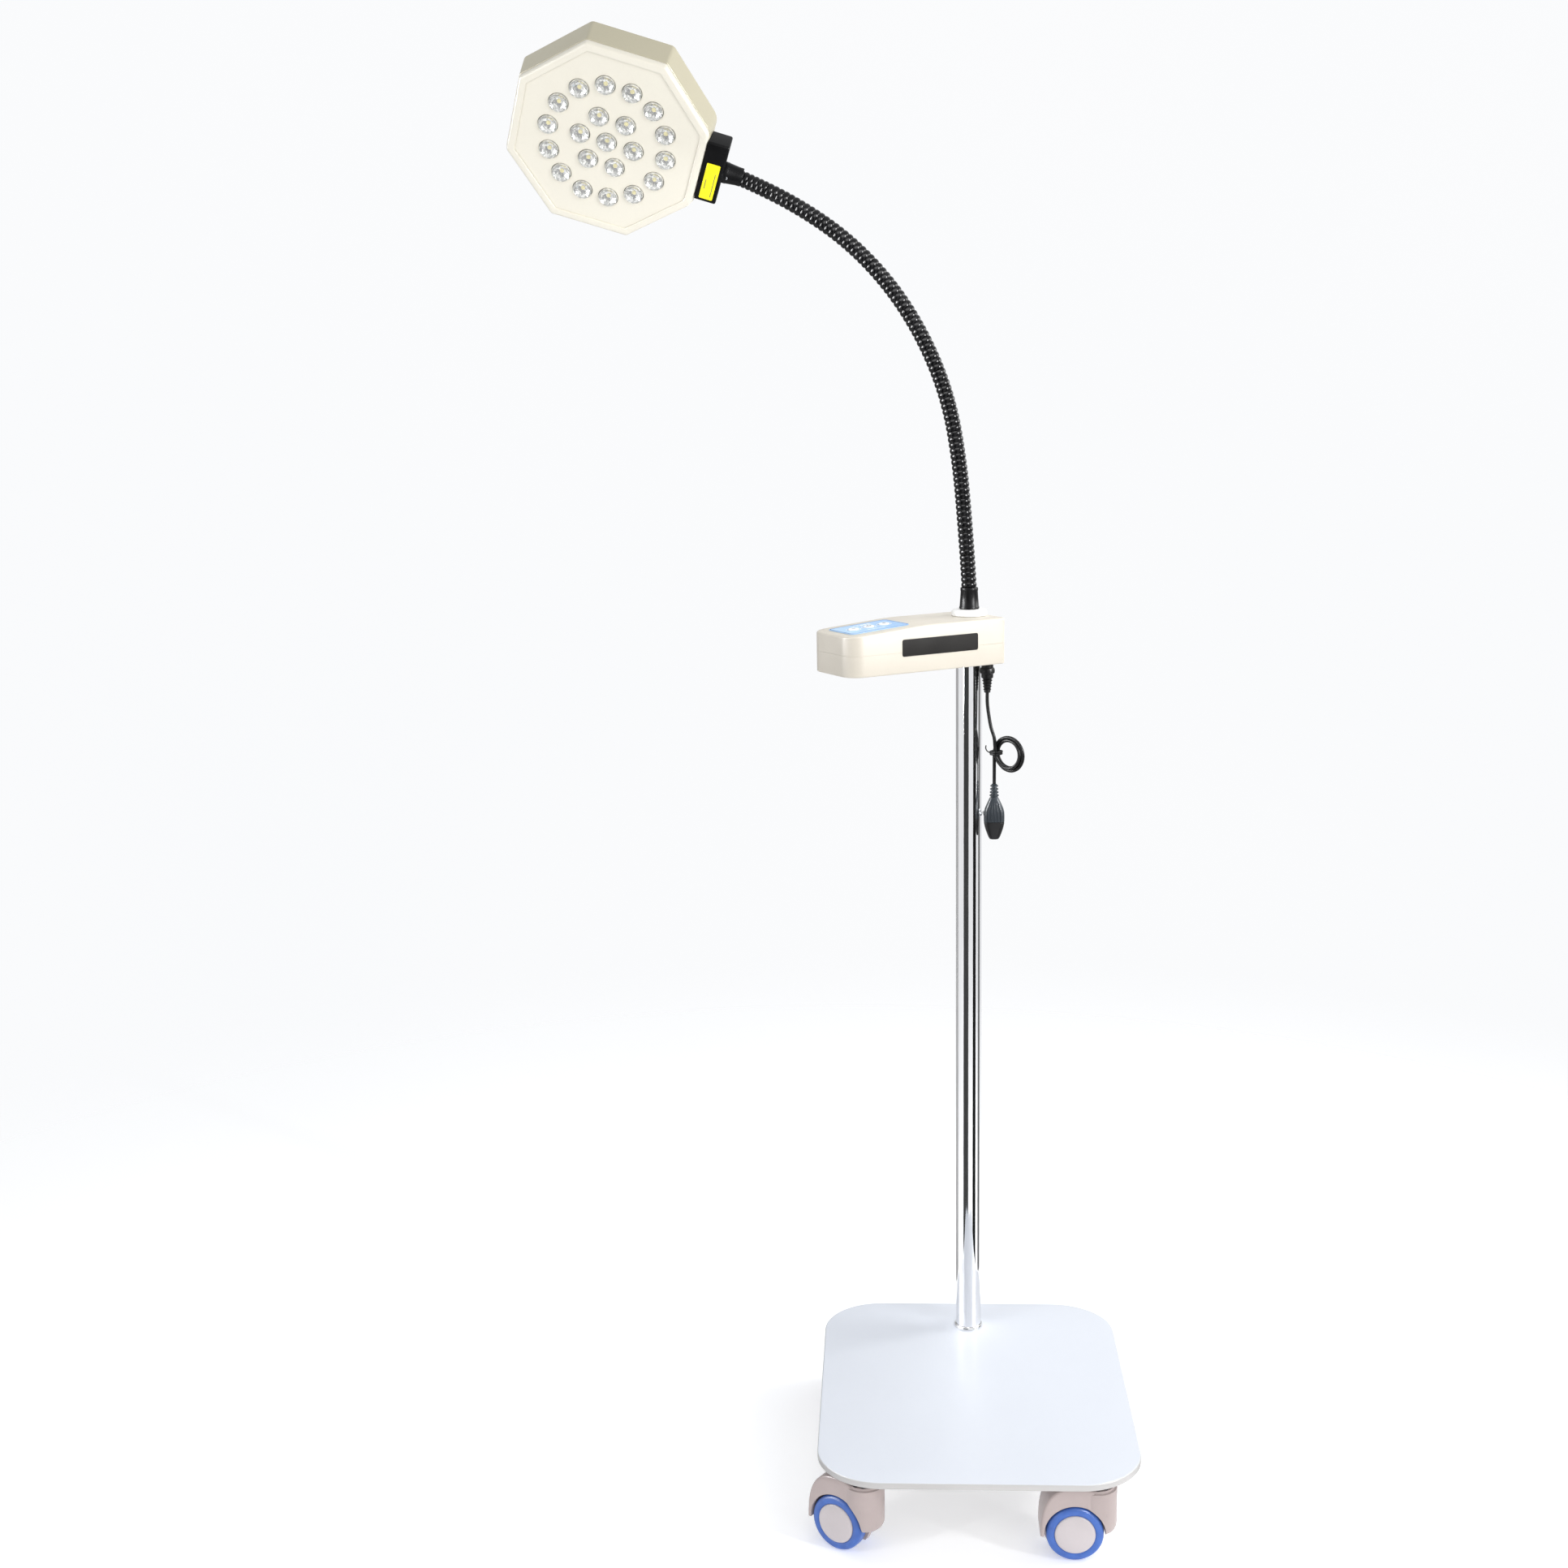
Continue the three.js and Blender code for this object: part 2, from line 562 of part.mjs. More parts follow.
function makeNeck() {
  const points = neckPoints();
  add('neck_collar', turned([
    [0, BOX_TOP + 21], [6 + GAP, BOX_TOP + 21], [6 + GAP, BOX_TOP + 8 + GAP], [12, BOX_TOP + 8 + GAP],
    ...cupProfile(10, NECK_Z),
  ], 20), M.black);
  LINK_ANGLES.forEach((angle, i) => {
    const link = turned([...ballProfile(), ...cupProfile(LINK_R, LINK_L)], 16);
    link.rotateY(rad(-angle)).translate(...points[i].toArray());
    add(`neck_link_${i + 1}`, link, M.black);
  });
  return points[points.length - 1];
}

// --------------------------------------------------------------------------------------------------- head
// The head's own frame: origin at the middle of the front plane, +X towards the neck, +Z out of the lit face.
function headMatrix(neckEnd) {
  const az = rad(HEAD_AZIMUTH);
  const el = rad(HEAD_ELEVATION);
  const toNeck = new THREE.Vector3(Math.cos(az) * Math.cos(el), Math.sin(az) * Math.cos(el), -Math.sin(el));
  const level = new THREE.Vector3(Math.sin(az), -Math.cos(az), 0);
  const down = new THREE.Vector3().crossVectors(level, toNeck).normalize();
  const face = level.clone().multiplyScalar(Math.cos(rad(HEAD_TILT)))
    .addScaledVector(down, -Math.sin(rad(HEAD_TILT)));
  if (face.z > 0) face.addScaledVector(down, 2 * Math.sin(rad(HEAD_TILT)));
  const up = new THREE.Vector3().crossVectors(face, toNeck);
  const m = new THREE.Matrix4().makeBasis(toNeck, up, face);
  const origin = neckEnd.clone().addScaledVector(toNeck, -HEAD_REACH).addScaledVector(face, HEAD_AXIS_DEPTH);
  return m.setPosition(origin);
}

const octagon = (pairs) => turned(pairs, 8, rad(22.5) + Math.PI / 2);

function ledSpots() {
  const spots = [[0, 0]];
  for (const { count, radius, phase } of [OUTER_RING, INNER_RING]) {
    for (let i = 0; i < count; i += 1) {
      const a = rad(phase) - (i * Math.PI * 2) / count;
      spots.push([radius * Math.cos(a), radius * Math.sin(a)]);
    }
  }
  return spots;
}

function octagonShape(r) {
  const points = [];
  for (let k = 0; k < 8; k += 1) points.push([r * Math.cos(rad(22.5 + 45 * k)), r * Math.sin(rad(22.5 + 45 * k))]);
  return polygon(points);
}

function makeHeadShells(head) {
  const skirt = FACE_R - 5;
  const lip = FACE_R - BEZEL_W;
  add('head_bezel', octagon([
    [lip, -1.6], [skirt, -1.6], [skirt, -8], [FACE_R + 1.4, -8], [FACE_R, -1.6], [FACE_R - 1.6, 0],
    [lip + 1, 0], [lip, -0.6], [lip, -1.6],
  ]), M.ivory, head);
  const wall = 3;
  const rim = FACE_R + 1.5;
  add('head_rear_housing', octagon([
    [0, -HEAD_DEPTH], [COVER_R, -HEAD_DEPTH], [BACK_R, BACK_Z], [rim, -8.3], [rim - wall, -8.3],
    [BACK_R - wall - 0.5, BACK_Z + 1], [COVER_R - 1.5, -HEAD_DEPTH + wall], [0, -HEAD_DEPTH + wall],
  ]), M.ivory, head);
}

function makeOptics(head) {
  const panel = octagonShape(FACE_R - 5 - GAP);
  for (const [x, y] of ledSpots()) {
    const hole = new THREE.Path();
    hole.absarc(x, y, LENS_R + 0.8, 0, Math.PI * 2, false);
    panel.holes.push(hole);
  }
  const front = prism(panel, -4.2, -1.9, 6);
  add('front_panel', front, M.ivory, head);
  let lenses = toSolid(prism(octagonShape(FACE_R - 10), -8, -4.6));
  for (const [x, y] of ledSpots()) {
    const lens = disc(LENS_R, -6, 1.6, 12);
    lenses = lenses.add(toSolid(lens.translate(x, y, 0)));
  }
  add('lens_plate', fromSolid(lenses), M.lens, head);
  add('led_board', disc(96, -12.4, -10.8, 40), M.circuit, head);
}

function makeHeadInside(head) {
  const fins = 9;
  const width = 140;
  const points = [[-width / 2, 0], [width / 2, 0]];
  for (let i = fins - 1; i >= 0; i -= 1) {
    const x = -width / 2 + 2 + (i * (width - 4)) / (fins - 1);
    points.push([x + 2, -16], [x - 2, -16]);
    if (i > 0) points.push([x - 2, -4], [x - (width - 4) / (fins - 1) + 2, -4]);
  }
  const sink = slab(polygon(points), 120).translate(0, 0, -12.8);
  add('heat_sink', sink, M.aluminium, head);
  add('led_driver', box(60, 40, -46, -29.4), M.grey, head);
}

function makeBracket(head) {
  const apothem = Math.cos(rad(22.5));
  const slope = (BACK_R - FACE_R - 1.5) / (-BACK_Z - 8.3);
  const inner = (z) => (FACE_R + 1.5 + slope * (-8.3 - z)) * apothem + 0.4;
  const block = slab(polygon([
    [inner(-2), -2], [136, -2], [138, -4], [138, -31], [inner(-31), -31],
  ]), 76);
  const collar = turned([
    [0, 0], [12.3, 0], [12.3, 6], [10.6, 12], [LINK_R, HEAD_REACH - 137],
    ...ballProfile().reverse().slice(1).map(([r, z]) => [r, -z + HEAD_REACH - 137]),
  ], 24).rotateY(Math.PI / 2).translate(137, 0, -HEAD_AXIS_DEPTH);
  const screwHole = disc(2.3, -HEAD_AXIS_DEPTH + 7, 0, 12).translate(142, 0, 0);
  add('head_bracket', cut(join(block, collar), screwHole), M.black, head);
  add('bracket_set_screw', disc(2, -HEAD_AXIS_DEPTH + 7.3, -HEAD_AXIS_DEPTH + 12, 12).translate(142, 0, 0),
    M.zinc, head);
  add('warning_label', prism(roundedRect(117, -33.5, 133, 12.5, 1), -1.8, -1.4, 2), M.label, head);
}

function makeHead(neckEnd) {
  const head = new THREE.Group();
  head.applyMatrix4(headMatrix(neckEnd));
  frame.add(head);
  makeHeadShells(head);
  makeOptics(head);
  makeHeadInside(head);
  makeBracket(head);
}

// ----------------------------------------------------------------------------------------------- assembly
makeBase();
makePole();
makeCasters();
makeControlBox();
makeLead();
const neckEnd = makeNeck();
makeHead(neckEnd);

// The origin is under the middle of the whole, on the floor.
root.updateMatrixWorld(true);
const bounds = new THREE.Box3().setFromObject(root, true);
frame.position.set(-(bounds.min.x + bounds.max.x) / 2, -(bounds.min.y + bounds.max.y) / 2, -bounds.min.z);
root.updateMatrixWorld(true);

export default root;
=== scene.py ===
"""Looks for the mobile surgical light: the visible surfaces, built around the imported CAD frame."""
import math

import bmesh
import bpy
from mathutils import Matrix, Vector
from mathutils.geometry import tessellate_polygon


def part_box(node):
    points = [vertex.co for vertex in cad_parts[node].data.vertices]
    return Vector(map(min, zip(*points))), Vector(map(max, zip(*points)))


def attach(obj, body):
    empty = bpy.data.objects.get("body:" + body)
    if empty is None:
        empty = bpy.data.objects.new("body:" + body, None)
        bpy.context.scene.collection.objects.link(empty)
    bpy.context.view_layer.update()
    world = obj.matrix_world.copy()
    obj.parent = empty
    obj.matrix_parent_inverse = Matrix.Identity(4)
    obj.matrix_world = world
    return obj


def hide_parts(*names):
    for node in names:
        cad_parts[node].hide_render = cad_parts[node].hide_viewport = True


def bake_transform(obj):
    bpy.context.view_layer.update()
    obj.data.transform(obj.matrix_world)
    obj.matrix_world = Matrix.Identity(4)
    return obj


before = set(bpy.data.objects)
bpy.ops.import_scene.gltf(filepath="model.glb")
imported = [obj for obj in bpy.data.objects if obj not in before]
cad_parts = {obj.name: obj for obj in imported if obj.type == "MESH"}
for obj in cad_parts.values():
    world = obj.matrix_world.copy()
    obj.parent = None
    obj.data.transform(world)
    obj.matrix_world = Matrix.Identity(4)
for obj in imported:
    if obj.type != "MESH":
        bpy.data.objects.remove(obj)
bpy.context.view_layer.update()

# Lengths are in millimetres from the foot of the pole. The studio's are in metres.
MM = 0.001

# ORIGIN is the foot of the pole in the scene's metres.
pole_low, pole_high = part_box("pole_tube")
ORIGIN = Vector(((pole_low.x + pole_high.x) / 2, (pole_low.y + pole_high.y) / 2, 0.0))
TURN = 2 * math.pi

# camera: its place from the foot of the pole, its direction in radians, and its lens in millimetres
CAMERA_SPOT = Vector((-91.89, -2486.24, 1318.82))
CAMERA_YAW = -0.054
CAMERA_PITCH = 0.201
CAMERA_ROLL = -0.017
CAMERA_LENS = 47.545
CAMERA_SENSOR = 36

# base
PLATE_BOTTOM = 90
PLATE_TOP = 98
PLATE_X = 368
PLATE_Y = 450
PLATE_R = 74
PLATE_CENTRE_Y = -162.5
CASTER_INSET_X = 54
CASTER_INSET_Y = 30
CASTER_TRAIL = 25
CASTER_YAW = {"front_right": 0, "front_left": -33, "rear_right": 24, "rear_left": 166}
WHEEL_R = 32.2
AXLE_Z = 32.222
COLUMN_R = 23
WELL_R = 34.2
WELL_IN = 3.6
COLUMN_TOP = 88.5
HOOD_HALF = 21.5
HOOD_REACH = 38.5
HOOD_SQUARENESS = 2.5
HOOD_FROM = 184
HOOD_SWEEP = 150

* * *

▸ **TASK STATEMENT**
Write out each line exactly as it appears, from the line with "on the floor." up to and including the line with "imported = [obj".

▸ **ANSWER TO THE TASK**
// The origin is under the middle of the whole, on the floor.
root.updateMatrixWorld(true);
const bounds = new THREE.Box3().setFromObject(root, true);
frame.position.set(-(bounds.min.x + bounds.max.x) / 2, -(bounds.min.y + bounds.max.y) / 2, -bounds.min.z);
root.updateMatrixWorld(true);

export default root;
=== scene.py ===
"""Looks for the mobile surgical light: the visible surfaces, built around the imported CAD frame."""
import math

import bmesh
import bpy
from mathutils import Matrix, Vector
from mathutils.geometry import tessellate_polygon


def part_box(node):
    points = [vertex.co for vertex in cad_parts[node].data.vertices]
    return Vector(map(min, zip(*points))), Vector(map(max, zip(*points)))


def attach(obj, body):
    empty = bpy.data.objects.get("body:" + body)
    if empty is None:
        empty = bpy.data.objects.new("body:" + body, None)
        bpy.context.scene.collection.objects.link(empty)
    bpy.context.view_layer.update()
    world = obj.matrix_world.copy()
    obj.parent = empty
    obj.matrix_parent_inverse = Matrix.Identity(4)
    obj.matrix_world = world
    return obj


def hide_parts(*names):
    for node in names:
        cad_parts[node].hide_render = cad_parts[node].hide_viewport = True


def bake_transform(obj):
    bpy.context.view_layer.update()
    obj.data.transform(obj.matrix_world)
    obj.matrix_world = Matrix.Identity(4)
    return obj


before = set(bpy.data.objects)
bpy.ops.import_scene.gltf(filepath="model.glb")
imported = [obj for obj in bpy.data.objects if obj not in before]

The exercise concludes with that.